Linked Data and the Semantic Web: GLAM’s betting on the wrong horse?

4 comments

Since the advent of the internet many GLAM’s (Galleries, Libraries, Archives and Museums) seem to be struggling with the same issue: what’s the best way to publish data online in a format that can be easily used, reused and linked to?

Two technologies that are often named to solve this problem are Linked (Open) Data and the Semantic Web. The first is a set of principles, the second a set of technologies implementing those principles. Both are published and developed mostly by the World Wide Web Consortium (W3C) and promise to solve the ‘data problem’ on the web.

Because the W3C is a non-profit organization it is of little surprise that many GLAM’s see these technologies as the logical solution to their problems.

Although the intentions of the W3C are good i don’t think the solutions as envisioned by the W3C are the best match for GLAM’s. Frankly, the proposed technologies are mostly of little to no use for most GLAM’s at all. Let me explain why.

A solution looking for a problem

Here’s the main problem: the semantic webtechnologies are solutions looking for a problem.
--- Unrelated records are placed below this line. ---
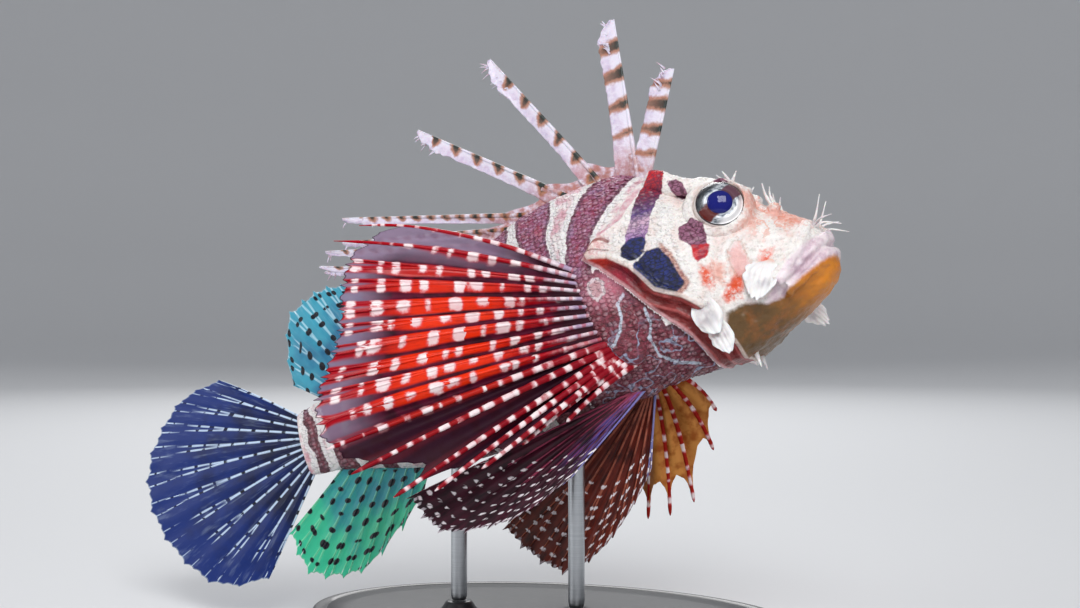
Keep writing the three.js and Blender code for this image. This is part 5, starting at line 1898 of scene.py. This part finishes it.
@dataclass(frozen=True)
class SpineFinish:
    """Lavender-white membrane with brown-edged, green-black bars and a red-brown foot."""

    pale: Colour = 0xE4DEEC
    lilac: Colour = 0xB7A3C6
    brown: Colour = 0xA4622F
    dark: Colour = 0x1F2A26

    def material(self) -> Material:
        """Work out the look.

        Returns:
            The finished material.
        """
        kit = Finish("dorsal spines")
        fish = kit.vector("fish")
        depth, back, along = kit.fields("marks")
        haze = kit.clouds(fish, 1.8, 3, 0.6)
        fine = kit.clouds(fish, 0.6, 2)
        colour = kit.mix((haze.step(0.5, 0.5) * 0.7 * back.step(0.4, 0.6)), self.pale, self.lilac)
        foot = (1 - along.step(0.22, 0.22)) * haze.step(0.42, 0.4)
        colour = kit.mix(foot * 0.8, colour, 0xB06A62)
        bar = depth + (haze - 0.5) * 1.8
        colour = kit.mix((bar + 0.7).step(0, 1.0) * 0.85, colour, self.brown)
        colour = kit.mix(bar.step(0.15, 0.8) * (1 - back * 0.6), colour, self.dark)
        return kit.surface(colour, 0.38, fine + haze, 0.12, Coat_Weight=0.15, Coat_Roughness=0.2,
                           Subsurface_Weight=0.1, Subsurface_Scale=0.001)


@dataclass(frozen=True)
class Flap:
    """A thin lobed flap of skin that hangs from the head."""

    side: int
    root: tuple[float, float, float]
    length: float
    width: float
    lean: float
    out: float
    lobes: float = 3.0
    seed: int = 0
    scallop: float = 0.14

    def add(self, shape: Shape) -> None:
        """Add the flap to the head's trimmings.

        Args:
            shape: The forms so far.
        """
        lean, out = math.radians(self.lean), math.radians(self.out)
        down = np.array([math.cos(lean), self.side * math.tan(out), math.sin(lean)]) * math.cos(out)
        across = np.array([-math.sin(lean), 0, math.cos(lean)])
        normal = unit(np.cross(down, across))
        u = np.linspace(0, 1, 46)[:, None]
        v = np.linspace(-1, 1, 27)[None]
        wide = Curve((0.34, 0.62, 0.94, 1, 0.9, 0.68), (0, 0.2, 0.5, 0.74, 0.9, 1))(u)
        notched = np.abs(np.sin(u * self.lobes * np.pi + self.seed)) * (v < 0)
        ragged = noise(np.stack(np.broadcast_arrays(u * 9, v * 3, self.seed), -1), 1.0, 41)
        lobed = 1 + self.scallop * (notched - 0.5) * ease(0.15, 0.4, u) + 0.05 * ragged
        waves = np.cos(v * self.lobes * 5 + self.seed)
        tip = 1 - 0.26 * np.abs(v) ** 2.2 - 0.2 * self.scallop * waves + 0.05 * ragged
        ruffle = 0.4 * np.sin(u * 5 + v * 2.4 + self.seed) * (0.3 + 0.7 * np.abs(v)) * ease(0, 0.4, u)
        ribs = 0.1 * np.cos(v * np.pi * self.lobes * 2.4) * ease(0.1, 0.5, u)
        middle = np.array(self.root) + down * (self.length * u * tip)[..., None]
        middle = middle + across * (self.width / 2 * wide * lobed * v)[..., None]
        middle = middle + normal * (0.8 * np.sin(u * np.pi) + ruffle + ribs)[..., None]
        rim = np.minimum(1 - np.abs(v), 1.2 * (1 - u)) + 0 * u
        half = 0.09 + 0.24 * ease(0, 0.5, rim)
        place = np.stack(np.broadcast_arrays(u + 0 * v, v + 0 * u, rim), -1)
        shape.sheet(middle, half, np.broadcast_to(normal, middle.shape), place=place)


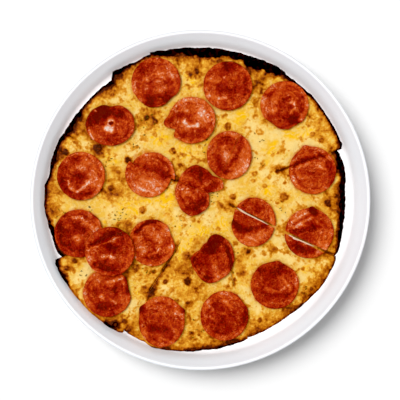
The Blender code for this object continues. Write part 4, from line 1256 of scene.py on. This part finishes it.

Instead of a solution for an actual problem (how can GLAM’s make their data easily available on the web?) the semantic web repurposes mostly obsolete technologies under the new moniker of ‘linked open data’ as the silver bullet to every technological problem.

Why are these technologies useless? Here’s the simple reason: how many succesful ‘semantic’ projects can you name that have broad adoption, not only with GLAM’s, but also at other web projects?

Well, i actually know of a few. But they’re not the ones advocated by the W3C.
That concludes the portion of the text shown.